Rows from an object dataset
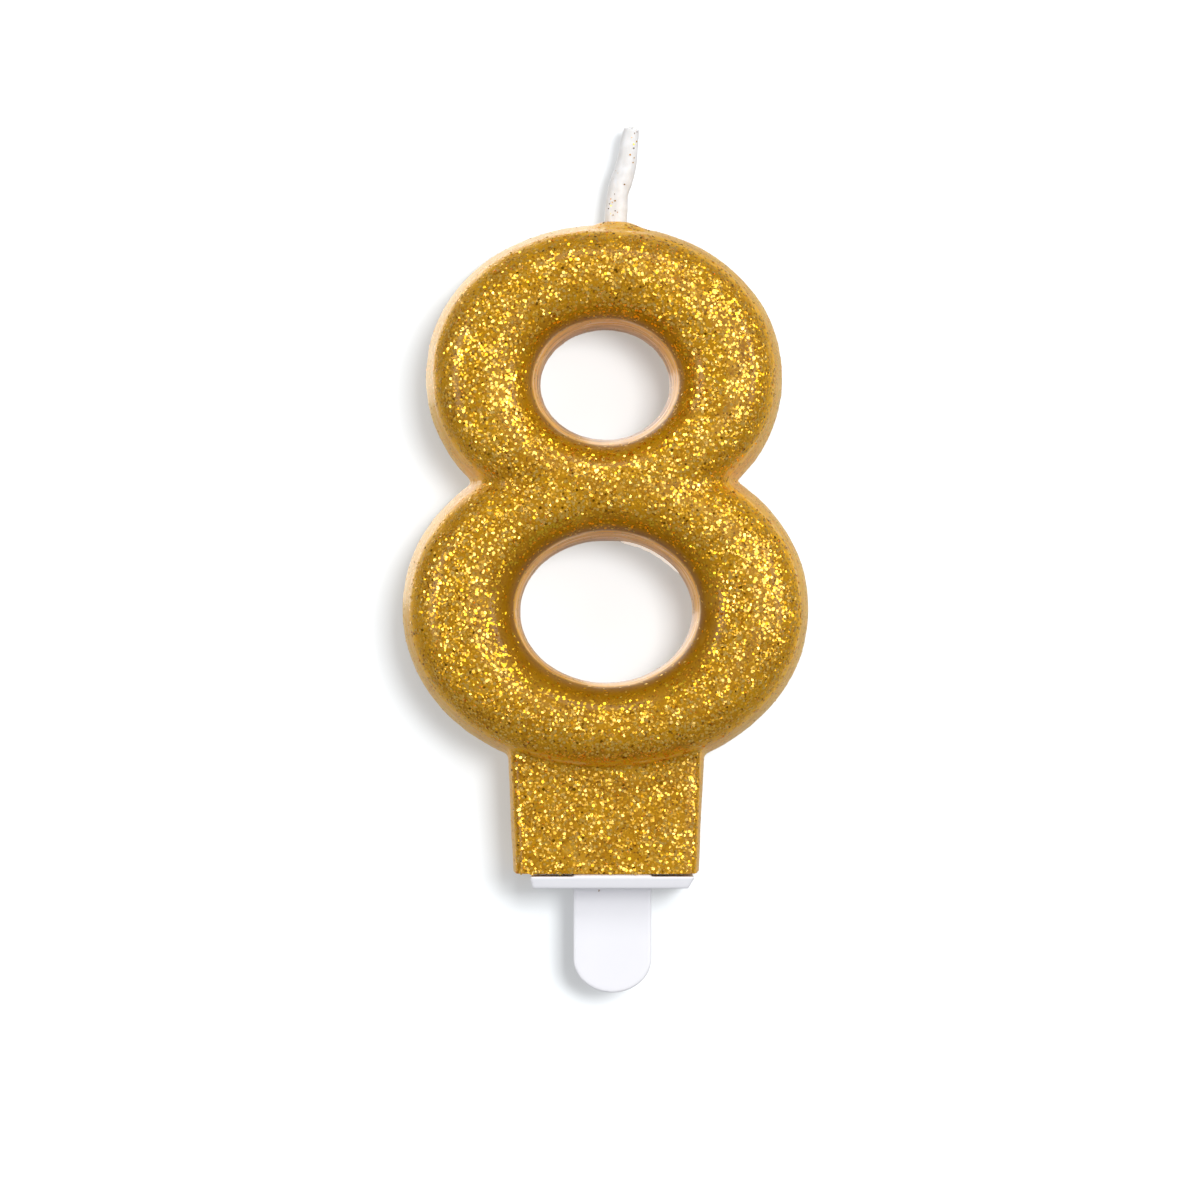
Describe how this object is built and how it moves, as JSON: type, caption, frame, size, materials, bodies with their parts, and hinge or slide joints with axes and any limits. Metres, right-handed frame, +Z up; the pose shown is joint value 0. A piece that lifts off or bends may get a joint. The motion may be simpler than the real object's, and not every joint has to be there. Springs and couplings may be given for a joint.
{
  "type": "number birthday candle",
  "caption": "Figure-eight birthday candle with a glitter coat, a short waxed wick and a flat pick that stands it upright in a cake.",
  "frame": {"origin": "on the middle line of the pick's blade, level with the underside of the plate, where the cake's top surface lies", "axes": "+Z up as the candle stands in a cake, the face of the figure towards -Y, its flat back towards +Y, +X to the right of somebody looking at the face"},
  "size_m": [0.0426, 0.0116, 0.09],
  "materials": {
    "wax": "peach-gold paraffin wax, soft satin, slightly translucent",
    "glitter": "clear lacquer full of fine gold metallic flakes",
    "cotton": "braided undyed cotton",
    "wick_wax": "white wax, smooth, with a few gold specks",
    "pick": "moulded white plastic, soft gloss"
  },
  "bodies": {
    "pick": {"cake_pick": "pick"},
    "candle": {"wax_figure": "wax", "glitter_coat": "glitter", "wick_core": "cotton"},
    "free_wick": {"wick_braid": "cotton", "wick_wax": "wick_wax"}
  },
  "joints": [
    {"name": "pull_off_pick", "type": "slide", "parent": "pick", "child": "candle", "axis": [0, 0, 1], "range_m": [0, 0.0095]},
    {"name": "wick_bend", "type": "hinge", "parent": "candle", "child": "free_wick", "pos_m": [0.00055, 0.0018, 0.0693], "axis": [0, 1, 0], "range_deg": [-30, 30]}
  ]
}
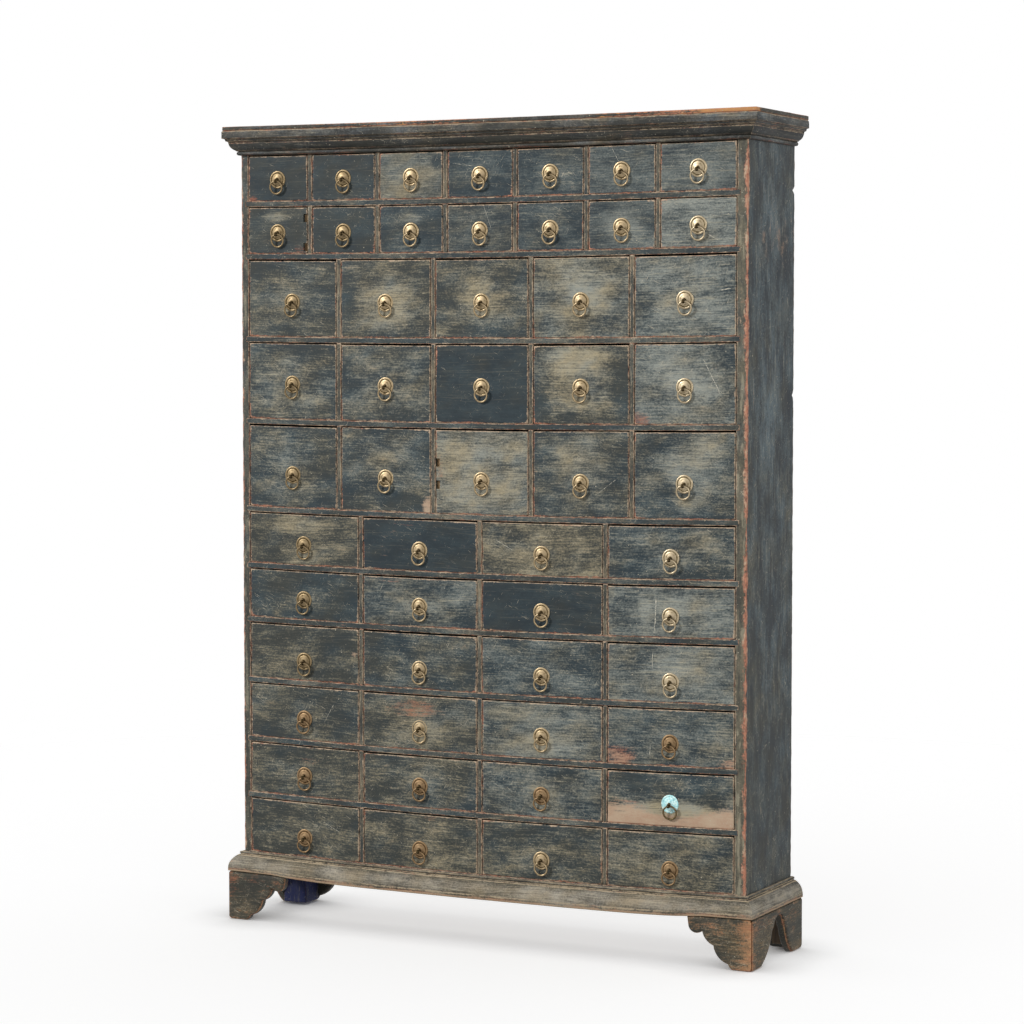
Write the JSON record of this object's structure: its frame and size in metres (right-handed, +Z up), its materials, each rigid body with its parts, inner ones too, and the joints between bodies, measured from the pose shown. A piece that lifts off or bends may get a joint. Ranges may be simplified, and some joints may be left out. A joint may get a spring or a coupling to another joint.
{
  "type": "apothecary chest",
  "caption": "Tall shallow apothecary chest of small dovetailed drawers with ring pulls, in a worn blue-green painted case with a cornice, base moulding and bracket feet.",
  "frame": {"origin": "on the floor, below the centre of the bounding box", "axes": "+Z up, -Y out of the drawer fronts, +X to the viewer's right when facing the drawers"},
  "size_m": [1.21, 0.275, 1.6771],
  "materials": {
    "painted_side": "old blue-green paint, worn, satin",
    "painted_frame": "old blue-green paint worn to olive, edges rubbed to red",
    "painted_drawer": "old blue-green paint, brushed and worn",
    "painted_moulding": "old dark paint rubbed through on its edges",
    "painted_feet": "old dark paint, scuffed",
    "bare_wood": "bare aged pine",
    "brass_pull": "aged stamped brass"
  },
  "bodies": {
    "case": {"case_sides": "painted_side", "shelves": "painted_frame", "partitions": "painted_frame", "back_boards": "bare_wood", "cornice": "painted_moulding", "base_moulding": "painted_moulding", "bracket_feet": "painted_feet"},
    "drawer_r1_c1": {"drawer_r1_c1": "painted_drawer"},
    "drawer_r1_c2": {"drawer_r1_c2": "painted_drawer"},
    "drawer_r1_c3": {"drawer_r1_c3": "painted_drawer"},
    "drawer_r1_c4": {"drawer_r1_c4": "painted_drawer"},
    "drawer_r1_c5": {"drawer_r1_c5": "painted_drawer"},
    "drawer_r1_c6": {"drawer_r1_c6": "painted_drawer"},
    "drawer_r1_c7": {"drawer_r1_c7": "painted_drawer"},
    "drawer_r2_c1": {"drawer_r2_c1": "painted_drawer"},
    "drawer_r2_c2": {"drawer_r2_c2": "painted_drawer"},
    "drawer_r2_c3": {"drawer_r2_c3": "painted_drawer"},
    "drawer_r2_c4": {"drawer_r2_c4": "painted_drawer"},
    "drawer_r2_c5": {"drawer_r2_c5": "painted_drawer"},
    "drawer_r2_c6": {"drawer_r2_c6": "painted_drawer"},
    "drawer_r2_c7": {"drawer_r2_c7": "painted_drawer"},
    "drawer_r3_c1": {"drawer_r3_c1": "painted_drawer"},
    "drawer_r3_c2": {"drawer_r3_c2": "painted_drawer"},
    "drawer_r3_c3": {"drawer_r3_c3": "painted_drawer"},
    "drawer_r3_c4": {"drawer_r3_c4": "painted_drawer"},
    "drawer_r3_c5": {"drawer_r3_c5": "painted_drawer"},
    "drawer_r4_c1": {"drawer_r4_c1": "painted_drawer"},
    "drawer_r4_c2": {"drawer_r4_c2": "painted_drawer"},
    "drawer_r4_c3": {"drawer_r4_c3": "painted_drawer"},
    "drawer_r4_c4": {"drawer_r4_c4": "painted_drawer"},
    "drawer_r4_c5": {"drawer_r4_c5": "painted_drawer"},
    "drawer_r5_c1": {"drawer_r5_c1": "painted_drawer"},
    "drawer_r5_c2": {"drawer_r5_c2": "painted_drawer"},
    "drawer_r5_c3": {"drawer_r5_c3": "painted_drawer"},
    "drawer_r5_c4": {"drawer_r5_c4": "painted_drawer"},
    "drawer_r5_c5": {"drawer_r5_c5": "painted_drawer"},
    "drawer_r6_c1": {"drawer_r6_c1": "painted_drawer"},
    "drawer_r6_c2": {"drawer_r6_c2": "painted_drawer"},
    "drawer_r6_c3": {"drawer_r6_c3": "painted_drawer"},
    "drawer_r6_c4": {"drawer_r6_c4": "painted_drawer"},
    "drawer_r7_c1": {"drawer_r7_c1": "painted_drawer"},
    "drawer_r7_c2": {"drawer_r7_c2": "painted_drawer"},
    "drawer_r7_c3": {"drawer_r7_c3": "painted_drawer"},
    "drawer_r7_c4": {"drawer_r7_c4": "painted_drawer"},
    "drawer_r8_c1": {"drawer_r8_c1": "painted_drawer"},
    "drawer_r8_c2": {"drawer_r8_c2": "painted_drawer"},
    "drawer_r8_c3": {"drawer_r8_c3": "painted_drawer"},
    "drawer_r8_c4": {"drawer_r8_c4": "painted_drawer"},
    "drawer_r9_c1": {"drawer_r9_c1": "painted_drawer"},
    "drawer_r9_c2": {"drawer_r9_c2": "painted_drawer"},
    "drawer_r9_c3": {"drawer_r9_c3": "painted_drawer"},
    "drawer_r9_c4": {"drawer_r9_c4": "painted_drawer"},
    "drawer_r10_c1": {"drawer_r10_c1": "painted_drawer"},
    "drawer_r10_c2": {"drawer_r10_c2": "painted_drawer"},
    "drawer_r10_c3": {"drawer_r10_c3": "painted_drawer"},
    "drawer_r10_c4": {"drawer_r10_c4": "painted_drawer"},
    "drawer_r11_c1": {"drawer_r11_c1": "painted_drawer"},
    "drawer_r11_c2": {"drawer_r11_c2": "painted_drawer"},
    "drawer_r11_c3": {"drawer_r11_c3": "painted_drawer"},
    "drawer_r11_c4": {"drawer_r11_c4": "painted_drawer"}
  },
  "joints": [
    {"name": "drawer_r1_c1_slide", "type": "slide", "parent": "case", "child": "drawer_r1_c1", "axis": [0, -1, 0], "range_m": [0, 0.175]},
    {"name": "drawer_r1_c2_slide", "type": "slide", "parent": "case", "child": "drawer_r1_c2", "axis": [0, -1, 0], "range_m": [0, 0.175]},
    {"name": "drawer_r1_c3_slide", "type": "slide", "parent": "case", "child": "drawer_r1_c3", "axis": [0, -1, 0], "range_m": [0, 0.175]},
    {"name": "drawer_r1_c4_slide", "type": "slide", "parent": "case", "child": "drawer_r1_c4", "axis": [0, -1, 0], "range_m": [0, 0.175]},
    {"name": "drawer_r1_c5_slide", "type": "slide", "parent": "case", "child": "drawer_r1_c5", "axis": [0, -1, 0], "range_m": [0, 0.175]},
    {"name": "drawer_r1_c6_slide", "type": "slide", "parent": "case", "child": "drawer_r1_c6", "axis": [0, -1, 0], "range_m": [0, 0.175]},
    {"name": "drawer_r1_c7_slide", "type": "slide", "parent": "case", "child": "drawer_r1_c7", "axis": [0, -1, 0], "range_m": [0, 0.175]},
    {"name": "drawer_r2_c1_slide", "type": "slide", "parent": "case", "child": "drawer_r2_c1", "axis": [0, -1, 0], "range_m": [0, 0.175]},
    {"name": "drawer_r2_c2_slide", "type": "slide", "parent": "case", "child": "drawer_r2_c2", "axis": [0, -1, 0], "range_m": [0, 0.175]},
    {"name": "drawer_r2_c3_slide", "type": "slide", "parent": "case", "child": "drawer_r2_c3", "axis": [0, -1, 0], "range_m": [0, 0.175]},
    {"name": "drawer_r2_c4_slide", "type": "slide", "parent": "case", "child": "drawer_r2_c4", "axis": [0, -1, 0], "range_m": [0, 0.175]},
    {"name": "drawer_r2_c5_slide", "type": "slide", "parent": "case", "child": "drawer_r2_c5", "axis": [0, -1, 0], "range_m": [0, 0.175]},
    {"name": "drawer_r2_c6_slide", "type": "slide", "parent": "case", "child": "drawer_r2_c6", "axis": [0, -1, 0], "range_m": [0, 0.175]},
    {"name": "drawer_r2_c7_slide", "type": "slide", "parent": "case", "child": "drawer_r2_c7", "axis": [0, -1, 0], "range_m": [0, 0.175]},
    {"name": "drawer_r3_c1_slide", "type": "slide", "parent": "case", "child": "drawer_r3_c1", "axis": [0, -1, 0], "range_m": [0, 0.175]},
    {"name": "drawer_r3_c2_slide", "type": "slide", "parent": "case", "child": "drawer_r3_c2", "axis": [0, -1, 0], "range_m": [0, 0.175]},
    {"name": "drawer_r3_c3_slide", "type": "slide", "parent": "case", "child": "drawer_r3_c3", "axis": [0, -1, 0], "range_m": [0, 0.175]},
    {"name": "drawer_r3_c4_slide", "type": "slide", "parent": "case", "child": "drawer_r3_c4", "axis": [0, -1, 0], "range_m": [0, 0.175]},
    {"name": "drawer_r3_c5_slide", "type": "slide", "parent": "case", "child": "drawer_r3_c5", "axis": [0, -1, 0], "range_m": [0, 0.175]},
    {"name": "drawer_r4_c1_slide", "type": "slide", "parent": "case", "child": "drawer_r4_c1", "axis": [0, -1, 0], "range_m": [0, 0.175]},
    {"name": "drawer_r4_c2_slide", "type": "slide", "parent": "case", "child": "drawer_r4_c2", "axis": [0, -1, 0], "range_m": [0, 0.175]},
    {"name": "drawer_r4_c3_slide", "type": "slide", "parent": "case", "child": "drawer_r4_c3", "axis": [0, -1, 0], "range_m": [0, 0.175]},
    {"name": "drawer_r4_c4_slide", "type": "slide", "parent": "case", "child": "drawer_r4_c4", "axis": [0, -1, 0], "range_m": [0, 0.175]},
    {"name": "drawer_r4_c5_slide", "type": "slide", "parent": "case", "child": "drawer_r4_c5", "axis": [0, -1, 0], "range_m": [0, 0.175]},
    {"name": "drawer_r5_c1_slide", "type": "slide", "parent": "case", "child": "drawer_r5_c1", "axis": [0, -1, 0], "range_m": [0, 0.175]},
    {"name": "drawer_r5_c2_slide", "type": "slide", "parent": "case", "child": "drawer_r5_c2", "axis": [0, -1, 0], "range_m": [0, 0.175]},
    {"name": "drawer_r5_c3_slide", "type": "slide", "parent": "case", "child": "drawer_r5_c3", "axis": [0, -1, 0], "range_m": [0, 0.175]},
    {"name": "drawer_r5_c4_slide", "type": "slide", "parent": "case", "child": "drawer_r5_c4", "axis": [0, -1, 0], "range_m": [0, 0.175]},
    {"name": "drawer_r5_c5_slide", "type": "slide", "parent": "case", "child": "drawer_r5_c5", "axis": [0, -1, 0], "range_m": [0, 0.175]},
    {"name": "drawer_r6_c1_slide", "type": "slide", "parent": "case", "child": "drawer_r6_c1", "axis": [0, -1, 0], "range_m": [0, 0.175]},
    {"name": "drawer_r6_c2_slide", "type": "slide", "parent": "case", "child": "drawer_r6_c2", "axis": [0, -1, 0], "range_m": [0, 0.175]},
    {"name": "drawer_r6_c3_slide", "type": "slide", "parent": "case", "child": "drawer_r6_c3", "axis": [0, -1, 0], "range_m": [0, 0.175]},
    {"name": "drawer_r6_c4_slide", "type": "slide", "parent": "case", "child": "drawer_r6_c4", "axis": [0, -1, 0], "range_m": [0, 0.175]},
    {"name": "drawer_r7_c1_slide", "type": "slide", "parent": "case", "child": "drawer_r7_c1", "axis": [0, -1, 0], "range_m": [0, 0.175]},
    {"name": "drawer_r7_c2_slide", "type": "slide", "parent": "case", "child": "drawer_r7_c2", "axis": [0, -1, 0], "range_m": [0, 0.175]},
    {"name": "drawer_r7_c3_slide", "type": "slide", "parent": "case", "child": "drawer_r7_c3", "axis": [0, -1, 0], "range_m": [0, 0.175]},
    {"name": "drawer_r7_c4_slide", "type": "slide", "parent": "case", "child": "drawer_r7_c4", "axis": [0, -1, 0], "range_m": [0, 0.175]},
    {"name": "drawer_r8_c1_slide", "type": "slide", "parent": "case", "child": "drawer_r8_c1", "axis": [0, -1, 0], "range_m": [0, 0.175]},
    {"name": "drawer_r8_c2_slide", "type": "slide", "parent": "case", "child": "drawer_r8_c2", "axis": [0, -1, 0], "range_m": [0, 0.175]},
    {"name": "drawer_r8_c3_slide", "type": "slide", "parent": "case", "child": "drawer_r8_c3", "axis": [0, -1, 0], "range_m": [0, 0.175]},
    {"name": "drawer_r8_c4_slide", "type": "slide", "parent": "case", "child": "drawer_r8_c4", "axis": [0, -1, 0], "range_m": [0, 0.175]},
    {"name": "drawer_r9_c1_slide", "type": "slide", "parent": "case", "child": "drawer_r9_c1", "axis": [0, -1, 0], "range_m": [0, 0.175]},
    {"name": "drawer_r9_c2_slide", "type": "slide", "parent": "case", "child": "drawer_r9_c2", "axis": [0, -1, 0], "range_m": [0, 0.175]},
    {"name": "drawer_r9_c3_slide", "type": "slide", "parent": "case", "child": "drawer_r9_c3", "axis": [0, -1, 0], "range_m": [0, 0.175]},
    {"name": "drawer_r9_c4_slide", "type": "slide", "parent": "case", "child": "drawer_r9_c4", "axis": [0, -1, 0], "range_m": [0, 0.175]},
    {"name": "drawer_r10_c1_slide", "type": "slide", "parent": "case", "child": "drawer_r10_c1", "axis": [0, -1, 0], "range_m": [0, 0.175]},
    {"name": "drawer_r10_c2_slide", "type": "slide", "parent": "case", "child": "drawer_r10_c2", "axis": [0, -1, 0], "range_m": [0, 0.175]},
    {"name": "drawer_r10_c3_slide", "type": "slide", "parent": "case", "child": "drawer_r10_c3", "axis": [0, -1, 0], "range_m": [0, 0.175]},
    {"name": "drawer_r10_c4_slide", "type": "slide", "parent": "case", "child": "drawer_r10_c4", "axis": [0, -1, 0], "range_m": [0, 0.175]},
    {"name": "drawer_r11_c1_slide", "type": "slide", "parent": "case", "child": "drawer_r11_c1", "axis": [0, -1, 0], "range_m": [0, 0.175]},
    {"name": "drawer_r11_c2_slide", "type": "slide", "parent": "case", "child": "drawer_r11_c2", "axis": [0, -1, 0], "range_m": [0, 0.175]},
    {"name": "drawer_r11_c3_slide", "type": "slide", "parent": "case", "child": "drawer_r11_c3", "axis": [0, -1, 0], "range_m": [0, 0.175]},
    {"name": "drawer_r11_c4_slide", "type": "slide", "parent": "case", "child": "drawer_r11_c4", "axis": [0, -1, 0], "range_m": [0, 0.175]}
  ]
}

** EXERCISE OBJECTIVE **
Locate all lines in the listing above with the word "piece". Copy them.

** FULL OUTPUT **
Describe how this object is built and how it moves, as JSON: type, caption, frame, size, materials, bodies with their parts, and hinge or slide joints with axes and any limits. Metres, right-handed frame, +Z up; the pose shown is joint value 0. A piece that lifts off or bends may get a joint. The motion may be simpler than the real object's, and not every joint has to be there. Springs and couplings may be given for a joint.
Write the JSON record of this object's structure: its frame and size in metres (right-handed, +Z up), its materials, each rigid body with its parts, inner ones too, and the joints between bodies, measured from the pose shown. A piece that lifts off or bends may get a joint. Ranges may be simplified, and some joints may be left out. A joint may get a spring or a coupling to another joint.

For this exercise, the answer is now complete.